Almsgiving: Lent calls for increased charitable giving and service to the marginalized. This takes practical forms: monetary donations, volunteering, advocacy for justice, and direct service to those experiencing poverty or illness.
Ash Wednesday inaugurates the season in Western traditions with the imposition of ashes on the forehead, accompanied by words acknowledging human mortality: “Remember that you are dust, and to dust you shall return.” The visual mark serves as public witness to interior commitment. Lent concludes with Holy Week, the most solemn period of the Christian year, beginning with Palm Sunday and culminating in the Easter Triduum.
Lent Today
Contemporary Lenten observance reflects both retrieval of ancient practices and adaptation to modern contexts. The meaning of Lent for today’s seekers extends beyond institutional boundaries as meditation practitioners, spiritual eclectics, and cultural Christians adopt Lenten disciplines.
Many retreat centers offer Lenten silent retreats, often blending traditional Christian contemplative prayer with mindfulness practices. The Ignatian 19th Annotation retreat allows participants to undertake the Spiritual Exercises over 30+ weeks, frequently aligned with the Lenten season. Monasteries open their doors to guests seeking immersion in liturgical rhythms.
The “digital fast”—abstaining from social media, streaming services, or constant connectivity—has emerged as a culturally resonant Lenten practice, addressing contemporary addiction to distraction. Similarly, climate-conscious Christians frame Lenten fasting in ecological terms, reducing consumption and carbon footprint.
Lenten study groups examining classic texts have proliferated: Augustine’s Confessions, John of the Cross’s Dark Night of the Soul, and contemporary works integrating psychology with spirituality. Online platforms now offer guided Lenten programs, though practitioners debate whether virtual participation carries the same formative weight as embodied community observance.

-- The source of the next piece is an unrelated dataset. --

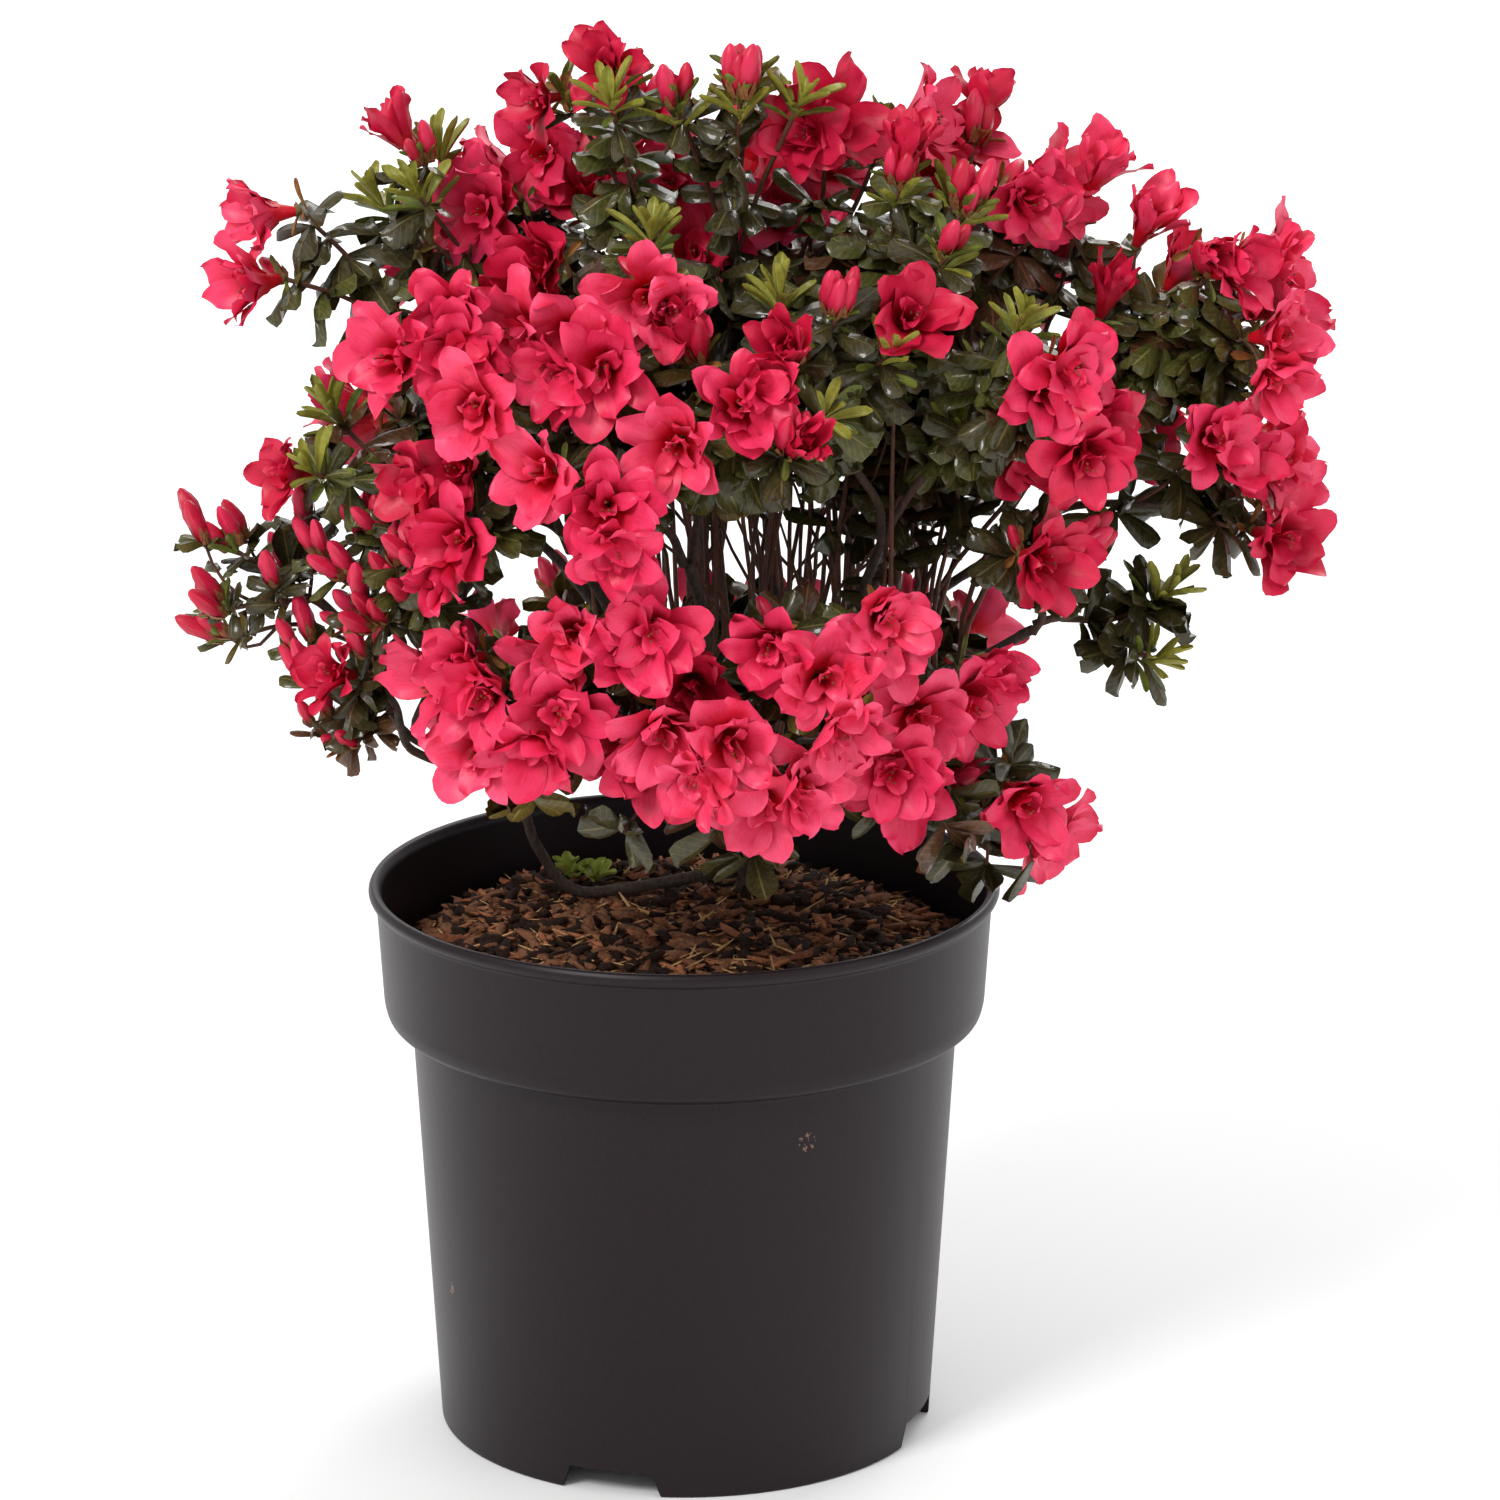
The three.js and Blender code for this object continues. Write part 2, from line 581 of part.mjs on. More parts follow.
// Each mass: the bough that carries it, the middle of its outer face (side, depth, height), the
// heads that its shoots end in (flowers, buds, flushes of new leaves), its leaves, and how far
// leaves clothe its stem below the heads. A kind that is not named is absent.
const massRows = {
  far_left_bloom: { bough: 'left_high', place: [-146, -20, 455], flowers: 2, leaves: 8, column: 40 },
  left_green: { bough: 'left_high', place: [-103, 5, 466], buds: 1, flush: 3, leaves: 7, column: 30 },
  left_side: { bough: 'left_high', place: [-136, -38, 372], flowers: 1, flush: 2, leaves: 8, column: 20 },
  left_front: { bough: 'left_front', place: [-86, -98, 426], flowers: 3, leaves: 6 },
  left_upper: { bough: 'left_front', place: [-32, -88, 446], flowers: 4, flush: 1, leaves: 5 },
  left_low_mid: { bough: 'left_front', place: [-82, -100, 370], flowers: 2, buds: 1, leaves: 6 },
  left_mid: { bough: 'front', place: [-38, -124, 390], flowers: 2, buds: 1, leaves: 8, column: 24 },
  centre_front: { bough: 'front', place: [16, -122, 407], flowers: 2, buds: 2, leaves: 6 },
  left_back: { bough: 'left_back', place: [-66, 42, 462], flowers: 3, leaves: 6 },
  top_left_spire: { bough: 'centre', place: [-35, -18, 510], flowers: 2, flush: 1, leaves: 10, column: 60 },
  bud_spire: { bough: 'centre', place: [17, -28, 506], buds: 3, flush: 1, leaves: 13, column: 80 },
  top_right: { bough: 'centre', place: [70, 0, 492], flowers: 2, leaves: 8, column: 40 },
  top_back: { bough: 'back', place: [12, 56, 460], flowers: 4, leaves: 6 },
  right_shoulder: { bough: 'right', place: [128, 12, 466], flowers: 2, buds: 3, leaves: 7 },
  right_front_spire: { bough: 'right', place: [91, -54, 468], buds: 3, flush: 1, leaves: 8, column: 44 },
  right_inner: { bough: 'right', place: [112, -48, 392], flowers: 1, flush: 2, leaves: 8 },
  centre_green: { bough: 'right_front', place: [52, -100, 430], buds: 2, flush: 3, leaves: 8, column: 30 },
  right_front: { bough: 'right_front', place: [132, -98, 414], flowers: 2, flush: 1, leaves: 8, column: 20 },
  right_low_half: { bough: 'right_arch', place: [134, -72, 352], flowers: 1, buds: 1, leaves: 8, column: 20 },
  right_hang: { bough: 'right_arch', place: [176, -12, 306], flush: 2, leaves: 12, column: 40 },
  far_right_mid: { bough: 'right_high', place: [213, -15, 358], flowers: 4, leaves: 6, column: 20 },
  far_right_upper: { bough: 'right_high', place: [211, -8, 424], flowers: 4, flush: 1, leaves: 7, column: 20 },
  left_bud: { bough: 'left_low', place: [-116, -62, 332], buds: 5, leaves: 6 },
  far_left_bud: { bough: 'left_low', place: [-166, -28, 320], buds: 3, leaves: 8, column: 20 },
  far_left_low: { bough: 'left_low', place: [-126, -60, 288], flowers: 1, buds: 1, leaves: 6 },
  skirt_far_left: { bough: 'low_side', place: [-66, -112, 298], flowers: 4, leaves: 5 },
  skirt_left: { bough: 'front_low', place: [-26, -126, 320], flowers: 3, leaves: 4 },
  skirt_mid: { bough: 'front_low', place: [8, -118, 284], flowers: 4, leaves: 5 },
  skirt_centre: { bough: 'front_right_low', place: [54, -122, 322], flowers: 3, flush: 1, leaves: 4 },
  skirt_right: { bough: 'front_right_low', place: [88, -94, 286], flowers: 3, buds: 2, leaves: 6 },
  skirt_far_right: { bough: 'front_right_low', place: [128, -64, 254], flowers: 2, leaves: 7 },
};

// The back of the crown: three tiers of like masses, spread evenly round it. Each tier has the
// bearing of its first mass and the step to the next, in degrees from +X, anticlockwise.
const lowCarriers = ['back_low', 'back_low', 'back_low'];
const backCarriers = ['right_back', 'back', 'left_back'];
const backTiers = {
  low: { reach: 128, height: 262, bearing: 50, step: 40, flowers: 2, buds: 1, boughs: lowCarriers },
  middle: { reach: 160, height: 366, bearing: 32, step: 58, flowers: 3, boughs: backCarriers },
  upper: { reach: 118, height: 436, bearing: 32, step: 58, flowers: 3, buds: 1, boughs: backCarriers },
};
const backLeaves = 7;
const backColumn = 10;

for (const [tier, row] of Object.entries(backTiers)) {
  row.boughs.forEach((bough, i) => {
    const turn = THREE.MathUtils.degToRad(row.bearing + row.step * i);
    const across = crownCentre.x + Math.cos(turn) * row.reach;
    const place = [across, crownCentre.y + Math.sin(turn) * row.reach, row.height];
    const { flowers, buds } = row;
    const name = `back_${tier}_${i + 1}`;
    massRows[name] = { bough, place, flowers, buds, leaves: backLeaves, column: backColumn };
  });
}

const masses = {};
for (const [name, row] of Object.entries(massRows)) {
  const { bough, place, flowers = 0, buds = 0, flush = 0, leaves, column = 0 } = row;
  masses[name] = { bough, place, flowers, buds, flush, leaves, column };
}

const headSpacing = 16.5;           // spread of a mass's heads, for one flower
const stemShare = 0.62;             // share of the way to the outer face at which the stem ends
const stemDepth = 24;               // the least depth of the stem's end behind the outer face
const faceCurl = 0.35;              // how far a mass's outer face curves back at its edge
const facingSpread = 0.16;
const leafFootDepth = 0.2;          // how far a leaf's foot stands behind the middle of its twig
const taken = [];                   // every solid placed so far, with its node's name and its box

function measure(entry) {
  const { min, max } = entry.solid.boundingBox();
  Object.assign(entry, { min, max });
}

function take(node, solid) {
  const entry = { node, solid };
  measure(entry);
  taken.push(entry);
  return entry;
}

// Whether a solid stays out of every other node's solids. With a carrier given, it also stays out
// of its own node's solids, apart from that carrier.
function isFree(node, solid, carrier = null) {
  const { min, max } = solid.boundingBox();
  return taken.every((other) => {
    if (other.node === node && (carrier === null || other === carrier)) return true;
    for (let k = 0; k < 3; k += 1) {
      if (min[k] > other.max[k] || max[k] < other.min[k]) return true;
    }
    return solid.intersect(other.solid).isEmpty();
  });
}

// The way a mass looks: out from the middle of the crown, and a little upward.
function outwardAt(place) {
  const outward = place.clone().sub(crownCentre);
  outward.z = outward.z * 0.8 + 30;
  return outward.normalize();
}

// Where a mass's heads stand and how they face: a golden-angle disc that curves back at its edge.
function headsOf(mass, random) {
  const place = new THREE.Vector3(...mass.place);
  const outward = outwardAt(place);
  const [level, rising] = sideways(outward);
  const kinds = [
    ...Array(mass.flowers).fill('flower'),
    ...Array(mass.buds).fill('buds'),
    ...Array(mass.flush).fill('flush'),
  ];
  const spread = headSpacing * Math.sqrt(mass.flowers + 0.7 * (mass.buds + mass.flush));
  const turn = random() * 2 * Math.PI;
  return kinds.map((kind, i) => {
    const share = kinds.length === 1 ? 0 : Math.sqrt((i + 0.5) / kinds.length);
    const angle = turn + i * goldenAngle;
    const aside = level.clone().multiplyScalar(Math.cos(angle)).addScaledVector(rising, Math.sin(angle));
    const tip = place.clone().addScaledVector(aside, spread * share);
    tip.addScaledVector(outward, -spread * share * share * faceCurl + spreadOf(random, 3));
    const facing = outward.clone().addScaledVector(aside, share * 0.55);
    facing.x += spreadOf(random, facingSpread);
    facing.y += spreadOf(random, facingSpread);
    facing.z += spreadOf(random, facingSpread);
    return { kind, tip, facing: facing.normalize(), roll: random() * 2 * Math.PI };
  });
}

const stems = {};

// One stem from the bough's tip towards the middle of the mass.
function growStem(name, mass, foot, bough, random) {
  const place = new THREE.Vector3(...mass.place);
  const outward = outwardAt(place);
  const reach = foot.distanceTo(place);
  const end = place.clone().addScaledVector(outward, -Math.max(stemDepth, reach * (1 - stemShare)));
  const arrive = end.clone().sub(foot).normalize().add(outward).normalize();
  const steps = 4;
  for (let attempt = 0; attempt < 60; attempt += 1) {
    const route = routeOf({
      from: foot, to: end, leave: bough.direction, arrive, steps, jog: 1.2, sway: attempt, random,
    });
    if (routeIsClear(route.points, stemFootRadius, name, `bough_${mass.bough}`)) {
      const solid = tubeAlong(route, taper(stemFootRadius, stemTipRadius, steps), stemSides);
      limbs.push({ node: name, points: route.points, radius: stemFootRadius });
      stems[name] = { ...route, entry: take(name, solid) };
      return;
    }
  }
  throw new Error(`no clear route for the stem of ${name}`);
}

// A point at a share of a route's length, with the direction there.
function alongRoute(route, share) {
  const last = route.points.length - 1;
  const spot = Math.min(share * last, last - 1e-6);
  const i = Math.floor(spot);
  const point = route.points[i].clone().lerp(route.points[i + 1], spot - i);
  return { point, direction: route.points[i + 1].clone().sub(route.points[i]).normalize() };
}

const shoots = {};

// Shoots fan from the outer part of the stem to the heads, and those that find no way are left out.
function growShoots(name, mass, random) {
  shoots[name] = [];
  const placed = headsOf(mass, random);
  placed.forEach((head, i) => {
    const share = 1 - 0.45 * (i / placed.length);
    const start = alongRoute(stems[name], share);
    const neck = head.kind === 'flower' ? headNeck : 4;
    const end = head.tip.clone().addScaledVector(head.facing, -neck);
    const leave = start.direction.clone().lerp(end.clone().sub(start.point).normalize(), 0.5).normalize();
    const steps = 2;
    for (let attempt = 0; attempt < 10; attempt += 1) {
      const route = routeOf({
        from: start.point, to: end, leave, arrive: head.facing, steps, jog: 0.8, sway: attempt * 1.5, random,
      });
      if (routeIsClear(route.points, shootTipRadius, name, name)) {
        const radii = taper(shootFootRadius, shootTipRadius, steps);
        const tube = ringsAlong(route, radii, shootSides);
        limbs.push({ node: name, points: route.points, radius: shootTipRadius });
        shoots[name].push({ ...head, route, tube, entry: take(name, tubeAlong(route, radii, shootSides)) });
        return;
      }
    }
  });
}

// Each shoot opens into its head, at the largest size that has room, clear of its own mass if it can.
function growHeads(name) {
  for (const shoot of shoots[name]) {
    const { across, upright } = shoot.tube;
    const fits = (share, carrier) => isFree(name, headRoom(shoot, share, across, upright), carrier);
    const alone = headSizes.find((share) => fits(share, shoot.entry));
    const size = alone ?? headSizes.find((share) => fits(share, null));
    if (size !== undefined) {
      shoot.entry.solid = openingShoot(shoot, size);
      measure(shoot.entry);
    }
  }
}

// A leaf springs from a point of a twig, at a golden angle round it, and tips outwards. It takes
// the largest size that has room, and is left out where none has.
function springLeaf(name, spot, turn, splay, carrier, random) {
  const [level, rising] = sideways(spot.direction);
  const facing = spot.direction.clone().multiplyScalar(Math.cos(splay));
  facing.addScaledVector(level, Math.cos(turn) * Math.sin(splay));
  facing.addScaledVector(rising, Math.sin(turn) * Math.sin(splay)).normalize();
  const foot = spot.point.clone().addScaledVector(facing, -leafFootDepth);
  const length = leafLength * (0.8 + random() * 0.3);
  const width = leafWidth * (0.85 + random() * 0.25);
  const roll = spreadOf(random, 0.4);
  const make = (size, grow) => leafSolid(foot, facing, roll, length * size, width * size, grow);
  const fitting = leafSizes.find((size) => isFree(name, make(size, gap), carrier));
  if (fitting !== undefined) take(name, make(fitting, 0));
}

// Leaves stand in whorls under the heads, and along the outer part of the stem.
function growLeaves(name, mass, random) {
  const onStem = Math.round(mass.leaves * Math.min(mass.column / 90, 0.7));
  const stem = stems[name];
  const stemLength = stem.points[0].distanceTo(stem.points[stem.points.length - 1]);
  for (let i = 0; i < onStem; i += 1) {
    const back = Math.min(mass.column / stemLength, 0.8) * ((i + 0.5) / onStem);
    springLeaf(name, alongRoute(stem, 1 - back), i * goldenAngle, 1.05, stem.entry, random);
  }
  const twigs = shoots[name];
  if (twigs.length === 0) return;
  for (let i = 0; i < mass.leaves - onStem; i += 1) {
    const twig = twigs[i % twigs.length];
    const rank = Math.floor(i / twigs.length);
    const spot = alongRoute(twig.route, 0.93 - 0.13 * rank);
    const splay = 1.15 + spreadOf(random, 0.2);
    springLeaf(name, spot, twig.roll + i * goldenAngle, splay, twig.entry, random);
  }
}

function growMasses() {
  const names = Object.keys(masses);
  const randoms = Object.fromEntries(names.map((name, i) => [name, seededNumbers(101 + i * 7)]));
  for (const [bough, tip] of Object.entries(boughEnds)) {
    const carried = names.filter((name) => masses[name].bough === bough);
    const feet = feetOn(tip.end, tip.direction, carried.length, stemFootRadius);
    const shared = shareFeet(feet, carried.map((name) => new THREE.Vector3(...masses[name].place)));
    carried.forEach((name, i) => growStem(name, masses[name], shared[i], tip, randoms[name]));
  }
  for (const name of names) growShoots(name, masses[name], randoms[name]);
  for (const name of names) growHeads(name);
  for (const name of names) growLeaves(name, masses[name], randoms[name]);
}

// ---------------------------------------------------------------- the whole plant

addNode('pot', potSolid(), plastic);
addNode('soil', soilSolid(), pottingMix);
const trunk = trunkSolid();
addNode('trunk', trunk, bark);
take('trunk', trunk);
growBoughs();
for (const [name, solid] of Object.entries(limbSolids)) {
  addNode(name, solid, bark);
  take(name, solid);
}
growMasses();
for (const [name, mass] of Object.entries(masses)) {
  const pieces = taken.filter((entry) => entry.node === name).map((entry) => entry.solid);
  const material = mass.flowers + mass.buds > mass.flush ? bloom : greenery;
  addNode(`mass_${name}`, largestBody(joined(pieces)), material);
}

export default plant;
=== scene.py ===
import math

import bpy
import numpy as np
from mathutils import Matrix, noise


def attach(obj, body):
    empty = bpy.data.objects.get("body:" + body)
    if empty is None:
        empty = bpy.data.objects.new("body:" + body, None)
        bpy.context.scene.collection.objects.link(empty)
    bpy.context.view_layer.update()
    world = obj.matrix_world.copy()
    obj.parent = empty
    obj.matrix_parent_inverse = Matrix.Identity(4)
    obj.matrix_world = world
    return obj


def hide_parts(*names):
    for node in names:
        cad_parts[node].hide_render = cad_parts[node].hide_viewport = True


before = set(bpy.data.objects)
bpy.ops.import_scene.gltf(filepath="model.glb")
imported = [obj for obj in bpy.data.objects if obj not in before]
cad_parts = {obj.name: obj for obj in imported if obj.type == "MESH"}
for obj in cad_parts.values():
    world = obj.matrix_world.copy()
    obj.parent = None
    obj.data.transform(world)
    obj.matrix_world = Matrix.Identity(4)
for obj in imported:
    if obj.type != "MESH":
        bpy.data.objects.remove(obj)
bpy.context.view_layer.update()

# ---------------------------------------------------------------- camera, floor and light
# The potted shrub stands on a plain pale floor, in the soft light of large lamps, and is seen
# from 2.4 metres away and a little above. One lamp brightens the floor behind the shrub.

mm = 0.001
camera_distance = 2400 * mm
camera_rise = math.radians(16.05)
camera_target = np.array([23.9, 0.0, 253.6]) * mm
camera_lens = 159.3

scene = bpy.context.scene
scene.view_settings.view_transform = "Standard"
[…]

Ecumenical and interfaith dialogue has enriched Lenten understanding. Comparative reflection on Ramadan (Islam’s month of fasting) and Yom Kippur (Judaism’s Day of Atonement) reveals shared themes of purification, heightened awareness, and communal discipline across Abrahamic traditions.
Common Misconceptions
Lent is frequently misunderstood as primarily about self-improvement or willpower testing, reducing a profound spiritual season to a Christian version of New Year’s resolutions. While Lenten disciplines may yield secondary benefits (weight loss, breaking bad habits), the primary orientation is theological: confronting one’s mortality, repenting of sin, and preparing to celebrate Christ’s resurrection.
Another misconception frames Lent as punishment or divine requirement. Authentic Lenten practice is voluntary response, not coerced obligation. The Church invites; it does not compel. Fasting undertaken with resentment or pride contradicts Lent’s spirit, as Jesus warns in Matthew 6 against ostentatious displays of piety.
Many assume Lent is exclusively Catholic. In reality, Orthodox, Anglican, Lutheran, Methodist, and Presbyterian traditions observe Lent with varying emphases. Even many non-liturgical Protestant communities have recovered Lenten observance in recent decades.
Finally, Lent is not inherently joyless. The Eastern Orthodox tradition describes Great Lent as “bright sadness”—the paradoxical joy that emerges from confronting truth. Sundays within Lent remain feast days celebrating resurrection, offering respite from fasting and anticipating Easter triumph.
How to Begin
For those new to Lent, begin with Ash Wednesday attendance at a local church, even as an observer. The liturgy itself teaches Lent’s meaning. From there, adopt one practice from each pillar: prayer, fasting, and almsgiving.
Prayer: Commit to 10-15 minutes of daily silence or contemplative reading. Joan Chittister’s The Liturgical Year offers accessible reflections on Lent’s meaning. For a more challenging immersion, try Henri Nouwen’s The Return of the Prodigal Son or Thomas Merton’s New Seeds of Contemplation.
Fasting: Choose one concrete abstinence sustainable for 40 days—forgoing meat on Fridays, eliminating a habitual luxury, or reducing screen time. The goal is not heroic deprivation but creating space for awareness.
Almsgiving: Select one regular act of service or monetary commitment, whether weekly volunteering, daily donations to a cause, or advocating for policy change.
Those drawn to intensive practice might explore a Lenten retreat at Trappist monasteries (Gethsemani in Kentucky, Mepkin in South Carolina) or centers rooted in christian-contemplative-prayer traditions. The Fellowship of Saint John offers structured Lenten programs integrating Eastern and Western spirituality.
Ultimately, Lent for beginners requires only willingness to enter the season’s questions: Where have I missed the mark? What needs to die for new life to emerge? How do I prepare to celebrate resurrection? These questions, held in community and silence across 40 days, constitute Lent’s enduring invitation.